Pour Sébastien Barles, EELV, adjoint au maire «après des décennies d’abandon des cités la Mairie prend sa part- elle n’est pas seule- sur l’habitat indigne, les centres sociaux, la politique de prévention, la formation… Mais, en matière de lutte contre les trafics nous n’avons pas tout essayé dans ce pays. Pourquoi ne pas envisager la légalisation. Cela a un impact sur les trafics mais aussi la politique de prévention».
Fabien Perez EELV, adjoint au maire, ajoute: «La répression ne doit pas être le totem qui aurait vocation à soulager nos consciences. Marseille a besoin de plus d’écoles, d’échanges, de respect, de transports, de centres sociaux, de culture. Et il faut bien mesurer que tant qu’il y aura des consommateurs il y aura des hommes et des femmes qui trouveront des solutions illégales pour vendre».

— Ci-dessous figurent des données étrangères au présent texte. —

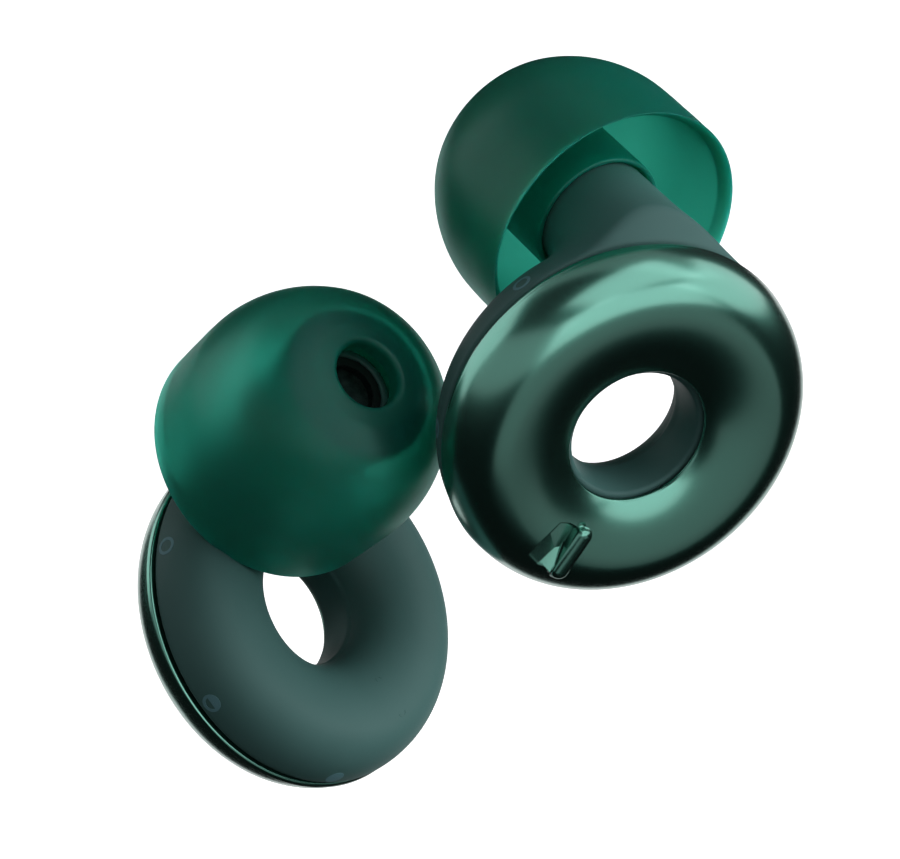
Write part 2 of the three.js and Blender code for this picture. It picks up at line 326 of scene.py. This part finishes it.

Jean-Marc Coppola (PCF), adjoint au maire, appelle à son tour, à ne pas céder à la fatalité. Il souligne: «Un coup de filet vient d’avoir lieu à l’échelle européenne aboutissant à l’arrestation de 132 mafieux calabrais, cela montre que l’on peut agir». Au delà, il invite «à valoriser ceux qui s’en sortent. Si on valorise on fait grandir l’estime de soi, on contribue aussi à faire reculer l’insécurité». Marie-José Cermolacce (PCF) note qu’il a été question de frontières, de lutte contre les trafics internationaux: «Pour cela il ne faut pas oublier les Douanes qui ont perdu 30% de leurs effectifs».